Key Findings of the Parliament Panel on the New Education Policy

Why in News?

  • The Parliament Standing Committee on Education tabled a report during the special session of Parliament on the “Implementation of the National Education Policy (NEP), 2020 in Higher Education.”

What’s in Today’s Article?

  • About NEP 2020
  • News Summary (Key Findings of Parliamentary Committee)

About National Education Policy (NEP) 2020:

  • The National Education Policy, approved by the Union Cabinet in July 2020, outlines the vision of India’s new education system.
  • The committee that drafted the NEP 2020 was headed by Shri K Kasturirangan.
  • NEP 2020 focuses on five pillars: Affordability, Accessibility, Quality, Equity, and Accountability – to ensure continual learning.
  • The new policy replaces the previous National Policy on Education, 1986 and forms a comprehensive framework to transform both elementary and higher education in India by 2040.
    • This is the 3rd such education policy since India’s independence.
    • The earlier two were launched in 1968 &1986.
  • There is much emphasis upon multi-disciplinarity, digital literacy, written communication, problem-solving, logical reasoning, and vocational exposure in the document.

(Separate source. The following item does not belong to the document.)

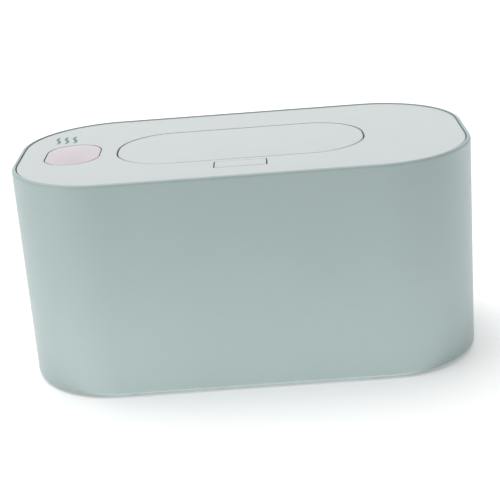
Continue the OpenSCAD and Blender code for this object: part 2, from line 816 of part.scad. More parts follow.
module switch_plunger() color([0.85, 0.85, 0.86]) translate([button_at[0], button_at[1]]) {
  translate([0, 0, plunger_end_z]) cylinder(r = plunger_r, h = plunger_z - plunger_end_z);
  translate([0, 0, plunger_end_z]) cylinder(r = plunger_foot_r, h = guide_z - plunger_end_z - rest);
}

module switch_key() color([0.3, 0.3, 0.32]) translate([button_at[0], button_at[1], key_z])
  cylinder(r = key_r, h = plunger_end_z - key_z);

// ---- Top cover ----

module cover_section() {
  difference() {
    translate([0, under_deck_z]) square([deck_r, deck_t]);
    translate([deck_r, deck_z]) corner_cut(deck_round);
  }
  translate([skirt_in_r, flange_z]) square([skirt_t, under_deck_z - flange_z + deck_t/2]);
}

// Two pairs stand inside the tank's mouth at its right, and one beyond its left end
boss_in = 8.5; // from the tank's long walls
boss_past = [34, 2]; // past the tank's left and right corner centres
boss_by_bracket = 18;
boss_y = tank_w/2 - boss_in;
boss_x = [tank_x - tank_core[0] - boss_past[0], -bracket_x - boss_by_bracket,
          bracket_x + boss_by_bracket, tank_x + tank_core[0] + boss_past[1]];
liner_bosses = [for (x = boss_x, y = [-boss_y, boss_y]) [x, y]];
liner_boss_r = 3.2;
boss_bore_depth = 6.5;
bracket_post_r = 2.5;
bracket_bore_depth = 4.6;
spring_peg_h = 2;

// The well under the lid, down to its floor
module lid_well() {
  translate([0, lid_y]) ring_sweep(lid_core)
    translate([opening_r, well_z - well_floor_t])
      square([well_wall, deck_z - well_z + well_floor_t - deck_t/2]);
  translate([0, lid_y]) plate(lid_core, opening_r + well_wall/2, well_z - well_floor_t, well_floor_t);
}

// Extrudes an outline drawn in y and z from the hinge axis, w wide about x
module at_hinge(x, w) {
  translate([x - w/2, hinge_y, hinge_z]) rotate([90, 0, 90]) linear_extrude(w) children();
}

// Two posts under the deck hold each pin, one on each side of its arm
module hinge_posts() {
  for (x = [-hinge_x, hinge_x], s = [-1, 1])
    at_hinge(x + s*(arm_w/2 + arm_side_gap + post_w/2), post_w) {
      circle(hinge_post_r);
      translate([-hinge_post_r, 0]) square([2*hinge_post_r, under_deck_z - hinge_z + deck_t/2]);
    }
}

// Room for an arm to swing: through the well's wall and up to the deck's roof
module arm_room() {
  reach = arm_out_r + arm_clear;
  for (x = [-hinge_x, hinge_x]) at_hinge(x, arm_w + 2*arm_side_gap) intersection() {
    circle(reach);
    translate([-reach, -reach]) square(reach + knuckle_r + roof_gap);
  }
}

module button_well() translate([button_at[0], button_at[1]]) {
  ring_sweep(button_core)
    translate([button_r + button_gap, button_floor_z - button_floor_t])
      square([well_wall, deck_z - button_floor_z + button_floor_t - deck_t/2]);
  plate(button_core, button_r + button_gap + well_wall/2, button_floor_z - button_floor_t,
        button_floor_t);
}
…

News Summary: Key Findings of the Parliament Panel on the New Education Policy

  • Parliament Standing Committee on Education, headed by MP Vivek Thakur, tabled a report during the special session of Parliament on the “Implementation of the National Education Policy (NEP), 2020 in Higher Education.”
  • The report looked at the salient features of the NEP’s implementation in the higher education sector and the progress made so far.
  • Issues Discussed by the Committee:
    • rigid separation of disciplines,
    • limited access to higher education in socio-economically disadvantaged areas,
    • lack of higher education institutes (HEIs) that teach in local languages,
    • limited number of faculty,
    • lack of institutional autonomy,
    • lesser emphasis on research,
    • ineffective regulatory system and
    • low standards of undergraduate education.
  • Key Findings/Recommendations of the Committee:
    • The report noted that of the 1,043 universities functioning in the country 70% are under the State Act and that 94% of students are in State or private institutions with just 6% of students in Central higher educational institutions.
      • This highlights the importance of States in providing higher education.
    • The panel said that by 2030, every district in the country should have at least one multidisciplinary HEI and that the Gross Enrolment Ratio in higher education, including vocational education, should be increased from 26.3% in 2018 to 50% by 2035.
    • The panel asked the Union Government and the State Governments to take actions such as:
      • earmarking suitable funds for the education of Socially and Economically Disadvantaged Groups (SEDGs),
      • setting clear targets for higher Gross Enrolment Ratio for SEDGs,
      • enhancing gender balance in admissions to HEIs,
      • providing more financial assistance and scholarships to SEDGs in both public and private HEIs,
      • making admission processes and curriculum more inclusive,
      • increasing employability potential of higher education programmes and for developing more degree courses taught in regional languages and bilingually.
    • The panel also recommended specific infrastructural steps to help physically challenged students and a strict enforcement of all no-discrimination and anti-harassment rules.
    • The Committee appreciated the manner in which the NEP was implemented in Jammu and Kashmir.
    • It said that the Union Territory was among the first in the country to implement NEP from the academic session 2022 in all its higher educational institutions.
  • The Committee suggested improving the effectiveness and impact of the Higher Education Financing Agency (HEFA) in funding HEIs.
    • It asked the HEFA to diversify its funding sources beyond government allocations.
  • The panel said that Indian institutions were likely to face several issues in implementing the multiple entry and multiple exit (MEME) system.
  • The panel said while the MEME looked like a flexible system, which was being operated by Western educational institutions effectively, it might not work well in the country.